Required work:
Quote the full listing word for word.

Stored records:
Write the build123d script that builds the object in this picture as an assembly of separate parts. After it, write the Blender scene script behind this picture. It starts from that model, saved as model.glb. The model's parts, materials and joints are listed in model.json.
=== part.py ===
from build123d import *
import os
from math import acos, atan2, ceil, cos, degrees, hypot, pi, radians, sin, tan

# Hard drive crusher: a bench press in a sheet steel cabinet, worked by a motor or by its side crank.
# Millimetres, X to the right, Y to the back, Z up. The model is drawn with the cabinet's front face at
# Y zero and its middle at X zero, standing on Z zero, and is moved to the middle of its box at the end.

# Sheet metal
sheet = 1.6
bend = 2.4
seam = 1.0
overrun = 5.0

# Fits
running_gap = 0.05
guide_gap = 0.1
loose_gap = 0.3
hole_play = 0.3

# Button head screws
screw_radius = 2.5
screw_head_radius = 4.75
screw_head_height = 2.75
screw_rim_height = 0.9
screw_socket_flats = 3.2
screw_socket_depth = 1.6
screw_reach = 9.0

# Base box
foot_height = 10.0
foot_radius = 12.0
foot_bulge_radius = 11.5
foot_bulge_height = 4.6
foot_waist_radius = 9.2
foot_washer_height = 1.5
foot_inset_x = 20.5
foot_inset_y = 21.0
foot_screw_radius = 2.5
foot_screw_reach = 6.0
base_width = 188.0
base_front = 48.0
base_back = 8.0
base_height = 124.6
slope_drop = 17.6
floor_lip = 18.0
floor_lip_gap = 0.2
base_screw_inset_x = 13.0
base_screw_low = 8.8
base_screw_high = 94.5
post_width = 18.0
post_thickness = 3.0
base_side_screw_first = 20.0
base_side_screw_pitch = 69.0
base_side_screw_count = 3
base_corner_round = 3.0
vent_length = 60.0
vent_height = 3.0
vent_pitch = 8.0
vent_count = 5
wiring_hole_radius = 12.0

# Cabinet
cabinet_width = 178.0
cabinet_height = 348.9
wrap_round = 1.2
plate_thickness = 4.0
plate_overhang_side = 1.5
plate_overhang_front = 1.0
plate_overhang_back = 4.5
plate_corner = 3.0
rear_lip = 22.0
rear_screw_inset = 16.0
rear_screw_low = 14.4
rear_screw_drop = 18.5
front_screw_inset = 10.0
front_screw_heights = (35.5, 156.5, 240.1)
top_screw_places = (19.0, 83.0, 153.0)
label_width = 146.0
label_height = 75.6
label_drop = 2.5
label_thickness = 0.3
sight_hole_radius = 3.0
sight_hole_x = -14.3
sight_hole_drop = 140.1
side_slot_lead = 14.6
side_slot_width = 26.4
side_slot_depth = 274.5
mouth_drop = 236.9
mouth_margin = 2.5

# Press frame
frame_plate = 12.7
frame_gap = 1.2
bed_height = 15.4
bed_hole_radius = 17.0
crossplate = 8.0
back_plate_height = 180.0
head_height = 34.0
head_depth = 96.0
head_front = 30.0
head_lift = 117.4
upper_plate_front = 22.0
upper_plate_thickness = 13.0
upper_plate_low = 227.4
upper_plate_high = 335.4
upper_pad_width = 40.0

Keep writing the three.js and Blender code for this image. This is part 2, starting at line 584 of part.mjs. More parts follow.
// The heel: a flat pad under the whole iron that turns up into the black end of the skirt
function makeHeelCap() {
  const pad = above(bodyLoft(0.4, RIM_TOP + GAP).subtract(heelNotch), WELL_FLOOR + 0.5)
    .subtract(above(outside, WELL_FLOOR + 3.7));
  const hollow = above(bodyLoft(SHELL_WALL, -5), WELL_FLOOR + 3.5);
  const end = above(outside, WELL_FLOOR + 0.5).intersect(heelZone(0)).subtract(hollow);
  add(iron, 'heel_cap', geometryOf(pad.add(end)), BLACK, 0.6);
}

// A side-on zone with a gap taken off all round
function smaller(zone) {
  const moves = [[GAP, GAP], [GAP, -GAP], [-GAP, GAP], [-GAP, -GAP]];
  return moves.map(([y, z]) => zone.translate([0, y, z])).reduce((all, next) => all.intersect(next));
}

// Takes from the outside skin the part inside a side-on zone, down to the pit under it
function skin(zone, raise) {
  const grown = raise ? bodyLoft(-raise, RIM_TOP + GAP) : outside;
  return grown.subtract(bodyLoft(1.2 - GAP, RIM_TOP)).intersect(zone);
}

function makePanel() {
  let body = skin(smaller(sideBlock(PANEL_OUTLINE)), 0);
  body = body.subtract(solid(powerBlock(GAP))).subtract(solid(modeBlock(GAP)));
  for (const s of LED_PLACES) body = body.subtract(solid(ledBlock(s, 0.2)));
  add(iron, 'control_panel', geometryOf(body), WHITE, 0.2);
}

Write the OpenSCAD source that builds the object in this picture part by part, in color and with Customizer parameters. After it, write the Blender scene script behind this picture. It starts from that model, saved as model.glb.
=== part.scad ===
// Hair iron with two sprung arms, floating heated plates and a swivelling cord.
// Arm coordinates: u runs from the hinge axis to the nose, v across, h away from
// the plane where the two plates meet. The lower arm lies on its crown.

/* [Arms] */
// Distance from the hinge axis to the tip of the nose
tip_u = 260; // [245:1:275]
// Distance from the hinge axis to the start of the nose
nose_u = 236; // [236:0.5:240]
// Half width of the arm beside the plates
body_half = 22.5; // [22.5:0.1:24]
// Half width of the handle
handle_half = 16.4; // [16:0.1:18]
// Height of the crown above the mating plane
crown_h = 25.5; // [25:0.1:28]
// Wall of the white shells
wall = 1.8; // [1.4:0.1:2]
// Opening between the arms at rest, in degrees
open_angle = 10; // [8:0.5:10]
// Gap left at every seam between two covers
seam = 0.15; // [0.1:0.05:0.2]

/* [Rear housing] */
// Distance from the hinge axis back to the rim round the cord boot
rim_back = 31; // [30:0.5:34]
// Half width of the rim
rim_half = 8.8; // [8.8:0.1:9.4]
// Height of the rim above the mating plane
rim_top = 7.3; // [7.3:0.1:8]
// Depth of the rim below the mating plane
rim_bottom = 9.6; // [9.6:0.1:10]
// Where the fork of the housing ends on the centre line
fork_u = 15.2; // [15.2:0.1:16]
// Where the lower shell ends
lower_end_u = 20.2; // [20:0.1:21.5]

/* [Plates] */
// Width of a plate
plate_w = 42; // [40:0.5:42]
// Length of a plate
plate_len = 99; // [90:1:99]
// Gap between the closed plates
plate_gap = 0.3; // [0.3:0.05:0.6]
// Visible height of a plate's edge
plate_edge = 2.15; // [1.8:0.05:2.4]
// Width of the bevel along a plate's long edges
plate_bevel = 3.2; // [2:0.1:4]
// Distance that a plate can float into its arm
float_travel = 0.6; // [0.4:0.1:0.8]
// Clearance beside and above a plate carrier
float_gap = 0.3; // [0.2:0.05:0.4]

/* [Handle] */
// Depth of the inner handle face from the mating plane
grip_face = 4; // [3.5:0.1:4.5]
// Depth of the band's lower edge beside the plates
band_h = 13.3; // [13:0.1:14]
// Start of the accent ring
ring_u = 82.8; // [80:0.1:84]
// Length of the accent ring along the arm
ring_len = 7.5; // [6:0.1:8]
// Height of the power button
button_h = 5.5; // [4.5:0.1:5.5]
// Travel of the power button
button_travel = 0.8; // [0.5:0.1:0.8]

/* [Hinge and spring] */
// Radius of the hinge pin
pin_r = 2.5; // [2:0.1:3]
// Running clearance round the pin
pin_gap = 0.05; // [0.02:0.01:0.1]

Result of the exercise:
Write the build123d script that builds the object in this picture as an assembly of separate parts. After it, write the Blender scene script behind this picture. It starts from that model, saved as model.glb. The model's parts, materials and joints are listed in model.json.
=== part.py ===
from build123d import *
import os
from math import acos, atan2, ceil, cos, degrees, hypot, pi, radians, sin, tan

# Hard drive crusher: a bench press in a sheet steel cabinet, worked by a motor or by its side crank.
# Millimetres, X to the right, Y to the back, Z up. The model is drawn with the cabinet's front face at
# Y zero and its middle at X zero, standing on Z zero, and is moved to the middle of its box at the end.

# Sheet metal
sheet = 1.6
bend = 2.4
seam = 1.0
overrun = 5.0

# Fits
running_gap = 0.05
guide_gap = 0.1
loose_gap = 0.3
hole_play = 0.3

# Button head screws
screw_radius = 2.5
screw_head_radius = 4.75
screw_head_height = 2.75
screw_rim_height = 0.9
screw_socket_flats = 3.2
screw_socket_depth = 1.6
screw_reach = 9.0

# Base box
foot_height = 10.0
foot_radius = 12.0
foot_bulge_radius = 11.5
foot_bulge_height = 4.6
foot_waist_radius = 9.2
foot_washer_height = 1.5
foot_inset_x = 20.5
foot_inset_y = 21.0
foot_screw_radius = 2.5
foot_screw_reach = 6.0
base_width = 188.0
base_front = 48.0
base_back = 8.0
base_height = 124.6
slope_drop = 17.6
floor_lip = 18.0
floor_lip_gap = 0.2
base_screw_inset_x = 13.0
base_screw_low = 8.8
base_screw_high = 94.5
post_width = 18.0
post_thickness = 3.0
base_side_screw_first = 20.0
base_side_screw_pitch = 69.0
base_side_screw_count = 3
base_corner_round = 3.0
vent_length = 60.0
vent_height = 3.0
vent_pitch = 8.0
vent_count = 5
wiring_hole_radius = 12.0

# Cabinet
cabinet_width = 178.0
cabinet_height = 348.9
wrap_round = 1.2
plate_thickness = 4.0
plate_overhang_side = 1.5
plate_overhang_front = 1.0
plate_overhang_back = 4.5
plate_corner = 3.0
rear_lip = 22.0
rear_screw_inset = 16.0
rear_screw_low = 14.4
rear_screw_drop = 18.5
front_screw_inset = 10.0
front_screw_heights = (35.5, 156.5, 240.1)
top_screw_places = (19.0, 83.0, 153.0)
label_width = 146.0
label_height = 75.6
label_drop = 2.5
label_thickness = 0.3
sight_hole_radius = 3.0
sight_hole_x = -14.3
sight_hole_drop = 140.1
side_slot_lead = 14.6
side_slot_width = 26.4
side_slot_depth = 274.5
mouth_drop = 236.9
mouth_margin = 2.5

# Press frame
frame_plate = 12.7
frame_gap = 1.2
bed_height = 15.4
bed_hole_radius = 17.0
crossplate = 8.0
back_plate_height = 180.0
head_height = 34.0
head_depth = 96.0
head_front = 30.0
head_lift = 117.4
upper_plate_front = 22.0
upper_plate_thickness = 13.0
upper_plate_low = 227.4
upper_plate_high = 335.4
upper_pad_width = 40.0

Keep writing the three.js and Blender code for this image. This is part 2, starting at line 584 of part.mjs. More parts follow.
// The heel: a flat pad under the whole iron that turns up into the black end of the skirt
function makeHeelCap() {
  const pad = above(bodyLoft(0.4, RIM_TOP + GAP).subtract(heelNotch), WELL_FLOOR + 0.5)
    .subtract(above(outside, WELL_FLOOR + 3.7));
  const hollow = above(bodyLoft(SHELL_WALL, -5), WELL_FLOOR + 3.5);
  const end = above(outside, WELL_FLOOR + 0.5).intersect(heelZone(0)).subtract(hollow);
  add(iron, 'heel_cap', geometryOf(pad.add(end)), BLACK, 0.6);
}

// A side-on zone with a gap taken off all round
function smaller(zone) {
  const moves = [[GAP, GAP], [GAP, -GAP], [-GAP, GAP], [-GAP, -GAP]];
  return moves.map(([y, z]) => zone.translate([0, y, z])).reduce((all, next) => all.intersect(next));
}

// Takes from the outside skin the part inside a side-on zone, down to the pit under it
function skin(zone, raise) {
  const grown = raise ? bodyLoft(-raise, RIM_TOP + GAP) : outside;
  return grown.subtract(bodyLoft(1.2 - GAP, RIM_TOP)).intersect(zone);
}

function makePanel() {
  let body = skin(smaller(sideBlock(PANEL_OUTLINE)), 0);
  body = body.subtract(solid(powerBlock(GAP))).subtract(solid(modeBlock(GAP)));
  for (const s of LED_PLACES) body = body.subtract(solid(ledBlock(s, 0.2)));
  add(iron, 'control_panel', geometryOf(body), WHITE, 0.2);
}

Write the OpenSCAD source that builds the object in this picture part by part, in color and with Customizer parameters. After it, write the Blender scene script behind this picture. It starts from that model, saved as model.glb.
=== part.scad ===
// Hair iron with two sprung arms, floating heated plates and a swivelling cord.
// Arm coordinates: u runs from the hinge axis to the nose, v across, h away from
// the plane where the two plates meet. The lower arm lies on its crown.

/* [Arms] */
// Distance from the hinge axis to the tip of the nose
tip_u = 260; // [245:1:275]
// Distance from the hinge axis to the start of the nose
nose_u = 236; // [236:0.5:240]
// Half width of the arm beside the plates
body_half = 22.5; // [22.5:0.1:24]
// Half width of the handle
handle_half = 16.4; // [16:0.1:18]
// Height of the crown above the mating plane
crown_h = 25.5; // [25:0.1:28]
// Wall of the white shells
wall = 1.8; // [1.4:0.1:2]
// Opening between the arms at rest, in degrees
open_angle = 10; // [8:0.5:10]
// Gap left at every seam between two covers
seam = 0.15; // [0.1:0.05:0.2]

/* [Rear housing] */
// Distance from the hinge axis back to the rim round the cord boot
rim_back = 31; // [30:0.5:34]
// Half width of the rim
rim_half = 8.8; // [8.8:0.1:9.4]
// Height of the rim above the mating plane
rim_top = 7.3; // [7.3:0.1:8]
// Depth of the rim below the mating plane
rim_bottom = 9.6; // [9.6:0.1:10]
// Where the fork of the housing ends on the centre line
fork_u = 15.2; // [15.2:0.1:16]
// Where the lower shell ends
lower_end_u = 20.2; // [20:0.1:21.5]

/* [Plates] */
// Width of a plate
plate_w = 42; // [40:0.5:42]
// Length of a plate
plate_len = 99; // [90:1:99]
// Gap between the closed plates
plate_gap = 0.3; // [0.3:0.05:0.6]
// Visible height of a plate's edge
plate_edge = 2.15; // [1.8:0.05:2.4]
// Width of the bevel along a plate's long edges
plate_bevel = 3.2; // [2:0.1:4]
// Distance that a plate can float into its arm
float_travel = 0.6; // [0.4:0.1:0.8]
// Clearance beside and above a plate carrier
float_gap = 0.3; // [0.2:0.05:0.4]

/* [Handle] */
// Depth of the inner handle face from the mating plane
grip_face = 4; // [3.5:0.1:4.5]
// Depth of the band's lower edge beside the plates
band_h = 13.3; // [13:0.1:14]
// Start of the accent ring
ring_u = 82.8; // [80:0.1:84]
// Length of the accent ring along the arm
ring_len = 7.5; // [6:0.1:8]
// Height of the power button
button_h = 5.5; // [4.5:0.1:5.5]
// Travel of the power button
button_travel = 0.8; // [0.5:0.1:0.8]

/* [Hinge and spring] */
// Radius of the hinge pin
pin_r = 2.5; // [2:0.1:3]
// Running clearance round the pin
pin_gap = 0.05; // [0.02:0.01:0.1]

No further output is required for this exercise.